_DATA FOR PROCESSING_.
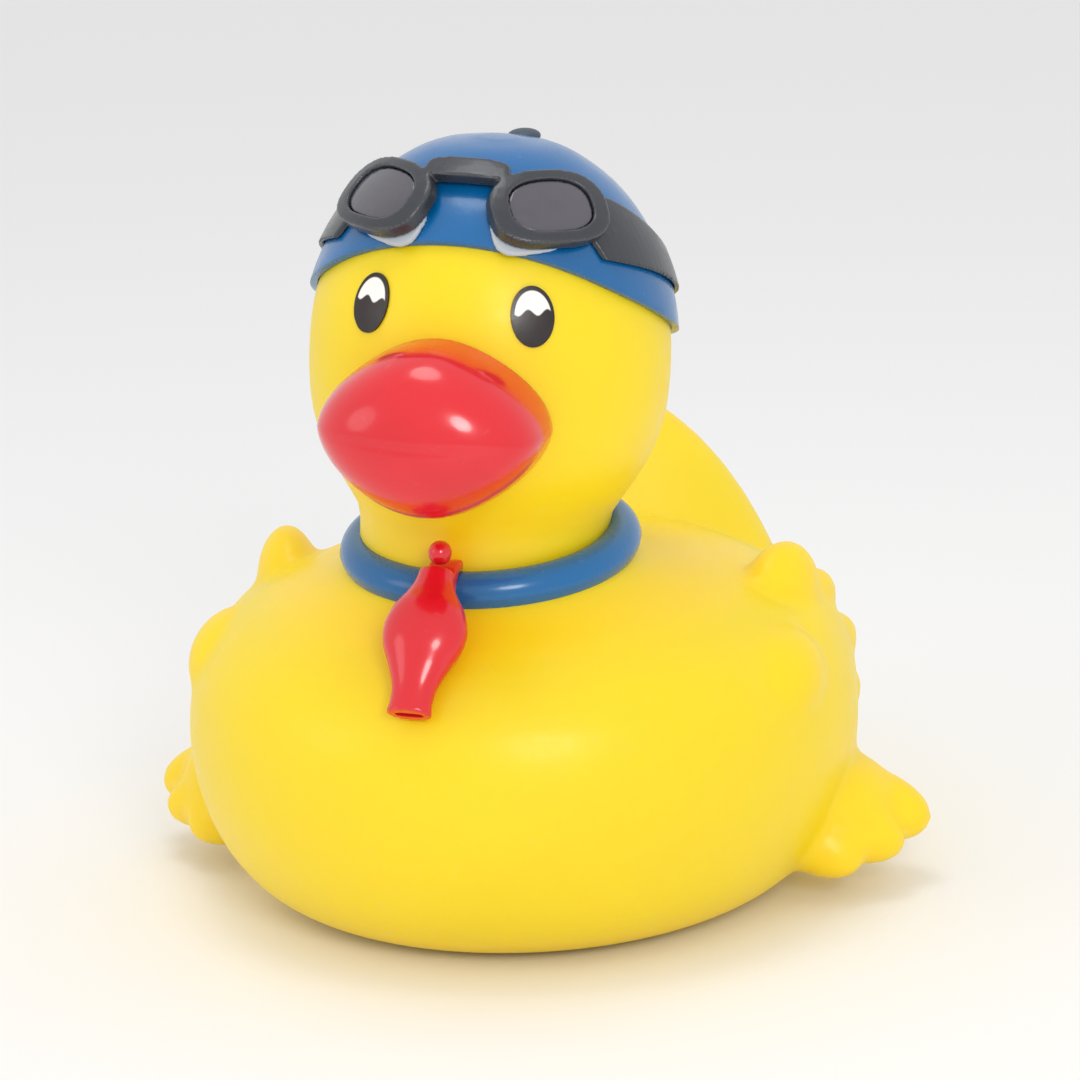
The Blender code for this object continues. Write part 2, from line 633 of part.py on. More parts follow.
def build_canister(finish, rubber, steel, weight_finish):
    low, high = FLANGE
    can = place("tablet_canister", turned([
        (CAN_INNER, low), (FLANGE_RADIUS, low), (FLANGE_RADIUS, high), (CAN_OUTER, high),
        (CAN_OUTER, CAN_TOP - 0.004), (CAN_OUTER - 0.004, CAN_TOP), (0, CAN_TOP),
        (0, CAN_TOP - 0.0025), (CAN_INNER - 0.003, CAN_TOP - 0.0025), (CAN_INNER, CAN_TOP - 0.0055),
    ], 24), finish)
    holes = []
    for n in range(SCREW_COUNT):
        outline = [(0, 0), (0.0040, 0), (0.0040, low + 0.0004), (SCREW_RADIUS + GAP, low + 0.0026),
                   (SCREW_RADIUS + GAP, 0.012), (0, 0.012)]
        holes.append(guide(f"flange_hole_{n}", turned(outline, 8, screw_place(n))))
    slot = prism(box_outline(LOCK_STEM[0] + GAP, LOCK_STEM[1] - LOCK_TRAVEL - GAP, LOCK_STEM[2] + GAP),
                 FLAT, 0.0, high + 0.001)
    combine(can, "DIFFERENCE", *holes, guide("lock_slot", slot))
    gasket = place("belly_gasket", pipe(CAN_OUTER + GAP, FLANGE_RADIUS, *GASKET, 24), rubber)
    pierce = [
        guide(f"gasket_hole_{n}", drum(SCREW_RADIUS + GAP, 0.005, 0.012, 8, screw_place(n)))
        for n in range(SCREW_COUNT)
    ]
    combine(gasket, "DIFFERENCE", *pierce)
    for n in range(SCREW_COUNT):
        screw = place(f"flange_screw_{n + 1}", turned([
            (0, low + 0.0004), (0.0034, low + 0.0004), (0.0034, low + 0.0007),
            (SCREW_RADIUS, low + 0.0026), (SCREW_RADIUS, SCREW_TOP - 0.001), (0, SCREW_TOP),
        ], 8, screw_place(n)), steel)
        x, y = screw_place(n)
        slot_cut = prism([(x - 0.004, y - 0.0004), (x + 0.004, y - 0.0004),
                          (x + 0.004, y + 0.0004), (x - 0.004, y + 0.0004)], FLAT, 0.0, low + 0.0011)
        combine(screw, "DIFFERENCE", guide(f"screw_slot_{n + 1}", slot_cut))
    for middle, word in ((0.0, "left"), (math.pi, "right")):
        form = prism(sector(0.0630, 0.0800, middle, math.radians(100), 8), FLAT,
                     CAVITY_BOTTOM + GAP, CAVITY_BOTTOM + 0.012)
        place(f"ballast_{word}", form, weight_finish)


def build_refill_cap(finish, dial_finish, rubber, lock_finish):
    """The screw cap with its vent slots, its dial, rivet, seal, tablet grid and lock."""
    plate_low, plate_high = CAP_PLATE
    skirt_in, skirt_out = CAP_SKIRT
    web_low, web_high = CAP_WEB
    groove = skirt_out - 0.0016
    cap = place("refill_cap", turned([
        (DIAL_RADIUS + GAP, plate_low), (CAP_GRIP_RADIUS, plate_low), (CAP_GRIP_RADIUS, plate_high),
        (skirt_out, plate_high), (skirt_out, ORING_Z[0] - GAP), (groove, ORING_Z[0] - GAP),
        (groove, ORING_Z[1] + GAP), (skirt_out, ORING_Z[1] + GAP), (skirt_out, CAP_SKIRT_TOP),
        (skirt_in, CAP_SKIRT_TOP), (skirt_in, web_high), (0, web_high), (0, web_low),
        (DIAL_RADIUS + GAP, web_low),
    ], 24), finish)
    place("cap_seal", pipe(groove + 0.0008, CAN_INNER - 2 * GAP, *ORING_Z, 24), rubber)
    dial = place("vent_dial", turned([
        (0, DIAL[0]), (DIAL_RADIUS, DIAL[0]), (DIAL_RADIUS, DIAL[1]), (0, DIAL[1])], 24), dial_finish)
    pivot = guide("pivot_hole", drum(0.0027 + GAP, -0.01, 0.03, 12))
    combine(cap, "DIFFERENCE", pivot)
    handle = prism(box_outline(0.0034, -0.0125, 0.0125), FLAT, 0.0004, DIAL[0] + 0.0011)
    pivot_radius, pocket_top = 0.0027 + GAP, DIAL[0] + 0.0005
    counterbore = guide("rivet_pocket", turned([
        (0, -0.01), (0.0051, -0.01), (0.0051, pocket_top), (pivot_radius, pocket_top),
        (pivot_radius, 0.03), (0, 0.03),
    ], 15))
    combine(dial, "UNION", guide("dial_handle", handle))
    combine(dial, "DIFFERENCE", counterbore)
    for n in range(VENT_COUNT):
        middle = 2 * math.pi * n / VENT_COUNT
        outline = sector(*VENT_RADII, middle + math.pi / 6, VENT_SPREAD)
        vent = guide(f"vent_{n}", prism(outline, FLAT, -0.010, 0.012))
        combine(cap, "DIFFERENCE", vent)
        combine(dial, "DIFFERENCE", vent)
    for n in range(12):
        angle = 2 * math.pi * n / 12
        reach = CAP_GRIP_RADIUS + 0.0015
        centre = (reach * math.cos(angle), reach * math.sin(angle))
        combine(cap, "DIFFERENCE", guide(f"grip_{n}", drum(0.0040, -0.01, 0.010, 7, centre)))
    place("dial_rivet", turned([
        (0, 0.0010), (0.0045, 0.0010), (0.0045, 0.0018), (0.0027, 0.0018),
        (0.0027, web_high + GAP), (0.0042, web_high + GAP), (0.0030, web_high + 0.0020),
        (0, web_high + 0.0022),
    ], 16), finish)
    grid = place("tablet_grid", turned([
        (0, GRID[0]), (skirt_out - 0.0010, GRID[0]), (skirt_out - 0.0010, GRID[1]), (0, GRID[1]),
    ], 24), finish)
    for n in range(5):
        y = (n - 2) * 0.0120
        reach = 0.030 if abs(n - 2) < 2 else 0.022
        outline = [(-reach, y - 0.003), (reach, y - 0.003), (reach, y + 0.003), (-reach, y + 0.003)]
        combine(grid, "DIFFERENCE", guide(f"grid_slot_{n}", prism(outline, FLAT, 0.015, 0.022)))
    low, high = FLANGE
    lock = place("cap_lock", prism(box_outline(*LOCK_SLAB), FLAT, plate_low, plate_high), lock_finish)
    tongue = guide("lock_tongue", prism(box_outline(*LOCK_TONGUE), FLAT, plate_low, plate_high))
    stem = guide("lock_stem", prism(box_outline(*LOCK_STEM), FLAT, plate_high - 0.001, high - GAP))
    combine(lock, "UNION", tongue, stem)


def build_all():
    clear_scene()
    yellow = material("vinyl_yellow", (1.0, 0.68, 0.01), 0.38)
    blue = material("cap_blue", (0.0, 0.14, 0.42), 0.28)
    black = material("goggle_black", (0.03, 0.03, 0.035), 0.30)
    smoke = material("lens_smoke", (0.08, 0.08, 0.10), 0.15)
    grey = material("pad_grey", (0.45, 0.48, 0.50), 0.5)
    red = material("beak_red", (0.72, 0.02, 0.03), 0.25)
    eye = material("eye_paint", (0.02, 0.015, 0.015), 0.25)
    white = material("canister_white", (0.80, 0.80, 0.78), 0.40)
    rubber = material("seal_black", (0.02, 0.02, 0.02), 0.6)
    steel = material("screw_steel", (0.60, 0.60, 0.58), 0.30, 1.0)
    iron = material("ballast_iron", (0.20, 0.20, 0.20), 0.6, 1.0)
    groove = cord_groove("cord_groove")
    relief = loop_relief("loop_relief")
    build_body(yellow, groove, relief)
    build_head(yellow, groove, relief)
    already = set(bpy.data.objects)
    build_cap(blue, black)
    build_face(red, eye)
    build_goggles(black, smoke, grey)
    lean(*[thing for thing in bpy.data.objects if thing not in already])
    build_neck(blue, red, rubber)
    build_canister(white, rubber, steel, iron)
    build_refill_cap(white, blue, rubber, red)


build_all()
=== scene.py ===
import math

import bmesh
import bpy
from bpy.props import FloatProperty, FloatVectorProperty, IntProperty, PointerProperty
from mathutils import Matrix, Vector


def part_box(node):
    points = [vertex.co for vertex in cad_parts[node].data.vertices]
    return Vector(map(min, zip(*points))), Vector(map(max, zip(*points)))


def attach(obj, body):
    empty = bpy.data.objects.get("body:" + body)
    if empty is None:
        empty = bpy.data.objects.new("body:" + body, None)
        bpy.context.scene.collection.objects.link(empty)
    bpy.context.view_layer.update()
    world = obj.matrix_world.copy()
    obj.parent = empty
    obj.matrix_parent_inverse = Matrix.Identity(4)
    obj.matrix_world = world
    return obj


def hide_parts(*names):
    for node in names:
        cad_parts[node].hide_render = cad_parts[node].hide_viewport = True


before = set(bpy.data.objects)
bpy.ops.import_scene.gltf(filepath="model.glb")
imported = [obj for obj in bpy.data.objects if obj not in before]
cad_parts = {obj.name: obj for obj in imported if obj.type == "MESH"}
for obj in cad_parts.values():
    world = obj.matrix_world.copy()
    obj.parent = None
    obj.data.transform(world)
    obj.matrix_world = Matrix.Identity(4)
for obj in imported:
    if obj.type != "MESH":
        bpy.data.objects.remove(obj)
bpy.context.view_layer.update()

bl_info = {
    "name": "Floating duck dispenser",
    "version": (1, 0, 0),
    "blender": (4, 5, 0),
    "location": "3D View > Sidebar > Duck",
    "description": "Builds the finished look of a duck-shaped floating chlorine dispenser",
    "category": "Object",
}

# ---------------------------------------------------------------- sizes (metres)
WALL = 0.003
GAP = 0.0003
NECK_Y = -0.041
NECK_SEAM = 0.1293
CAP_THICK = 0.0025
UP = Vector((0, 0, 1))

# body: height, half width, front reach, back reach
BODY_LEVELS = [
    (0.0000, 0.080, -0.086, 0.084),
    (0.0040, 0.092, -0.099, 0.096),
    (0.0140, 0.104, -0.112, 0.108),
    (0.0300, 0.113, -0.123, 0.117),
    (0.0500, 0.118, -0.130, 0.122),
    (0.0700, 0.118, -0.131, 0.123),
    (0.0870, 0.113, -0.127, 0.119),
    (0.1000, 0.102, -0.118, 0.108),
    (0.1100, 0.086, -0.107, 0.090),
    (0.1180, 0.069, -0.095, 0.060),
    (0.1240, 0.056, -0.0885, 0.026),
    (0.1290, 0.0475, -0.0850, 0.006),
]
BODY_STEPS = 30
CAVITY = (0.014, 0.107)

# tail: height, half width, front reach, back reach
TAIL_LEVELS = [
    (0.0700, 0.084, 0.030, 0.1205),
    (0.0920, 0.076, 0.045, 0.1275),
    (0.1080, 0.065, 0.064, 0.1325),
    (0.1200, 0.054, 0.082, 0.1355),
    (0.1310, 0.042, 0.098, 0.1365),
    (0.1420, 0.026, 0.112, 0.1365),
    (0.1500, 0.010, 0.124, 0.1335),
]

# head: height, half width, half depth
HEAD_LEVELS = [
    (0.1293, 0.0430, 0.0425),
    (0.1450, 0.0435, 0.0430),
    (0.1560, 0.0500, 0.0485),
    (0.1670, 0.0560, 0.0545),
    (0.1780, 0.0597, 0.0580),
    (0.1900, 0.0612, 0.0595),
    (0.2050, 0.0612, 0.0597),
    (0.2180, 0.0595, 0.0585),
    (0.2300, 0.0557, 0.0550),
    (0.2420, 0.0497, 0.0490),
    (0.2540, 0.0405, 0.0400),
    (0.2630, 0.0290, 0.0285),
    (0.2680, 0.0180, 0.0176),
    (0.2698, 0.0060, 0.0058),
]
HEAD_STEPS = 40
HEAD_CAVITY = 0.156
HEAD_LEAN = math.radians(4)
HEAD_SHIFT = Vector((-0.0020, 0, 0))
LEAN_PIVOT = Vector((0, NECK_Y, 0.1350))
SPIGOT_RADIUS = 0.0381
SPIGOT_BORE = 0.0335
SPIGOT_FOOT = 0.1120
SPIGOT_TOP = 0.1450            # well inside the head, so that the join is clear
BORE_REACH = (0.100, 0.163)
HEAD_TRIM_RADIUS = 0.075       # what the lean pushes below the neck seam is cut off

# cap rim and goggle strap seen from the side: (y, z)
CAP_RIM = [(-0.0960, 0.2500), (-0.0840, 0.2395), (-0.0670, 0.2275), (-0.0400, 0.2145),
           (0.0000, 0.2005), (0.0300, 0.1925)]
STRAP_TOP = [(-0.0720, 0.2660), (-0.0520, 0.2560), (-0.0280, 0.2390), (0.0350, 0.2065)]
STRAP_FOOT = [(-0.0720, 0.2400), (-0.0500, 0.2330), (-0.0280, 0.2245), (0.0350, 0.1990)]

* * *

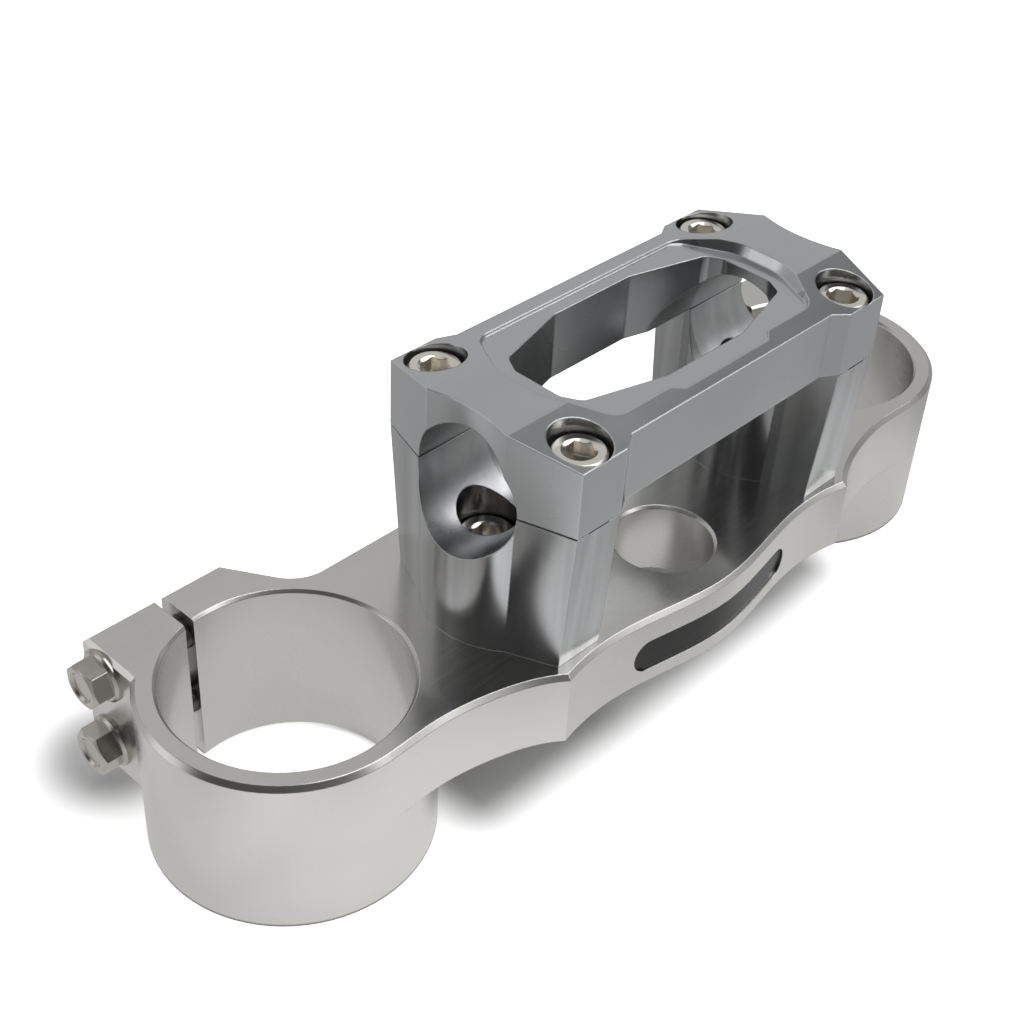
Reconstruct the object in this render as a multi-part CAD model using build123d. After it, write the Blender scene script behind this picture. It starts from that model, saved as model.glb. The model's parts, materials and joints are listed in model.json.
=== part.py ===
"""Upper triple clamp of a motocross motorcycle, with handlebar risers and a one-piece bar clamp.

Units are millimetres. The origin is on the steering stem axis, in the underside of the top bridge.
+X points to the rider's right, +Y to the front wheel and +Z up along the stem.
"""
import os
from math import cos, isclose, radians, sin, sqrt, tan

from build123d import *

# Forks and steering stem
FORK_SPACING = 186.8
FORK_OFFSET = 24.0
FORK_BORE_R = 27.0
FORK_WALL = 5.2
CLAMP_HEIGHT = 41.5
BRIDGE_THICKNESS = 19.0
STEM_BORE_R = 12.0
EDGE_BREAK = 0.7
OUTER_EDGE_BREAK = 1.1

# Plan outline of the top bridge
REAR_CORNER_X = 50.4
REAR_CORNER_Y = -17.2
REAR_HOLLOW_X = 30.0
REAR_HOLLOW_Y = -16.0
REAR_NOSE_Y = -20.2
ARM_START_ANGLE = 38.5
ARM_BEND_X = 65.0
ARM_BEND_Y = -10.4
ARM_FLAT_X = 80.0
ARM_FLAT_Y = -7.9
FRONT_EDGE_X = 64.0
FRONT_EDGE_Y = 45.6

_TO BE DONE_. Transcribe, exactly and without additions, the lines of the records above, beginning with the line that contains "build_goggles(black, smoke, grey)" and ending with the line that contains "if empty is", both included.

_FULL RESPONSE_.
    build_goggles(black, smoke, grey)
    lean(*[thing for thing in bpy.data.objects if thing not in already])
    build_neck(blue, red, rubber)
    build_canister(white, rubber, steel, iron)
    build_refill_cap(white, blue, rubber, red)


build_all()
=== scene.py ===
import math

import bmesh
import bpy
from bpy.props import FloatProperty, FloatVectorProperty, IntProperty, PointerProperty
from mathutils import Matrix, Vector


def part_box(node):
    points = [vertex.co for vertex in cad_parts[node].data.vertices]
    return Vector(map(min, zip(*points))), Vector(map(max, zip(*points)))


def attach(obj, body):
    empty = bpy.data.objects.get("body:" + body)
    if empty is None:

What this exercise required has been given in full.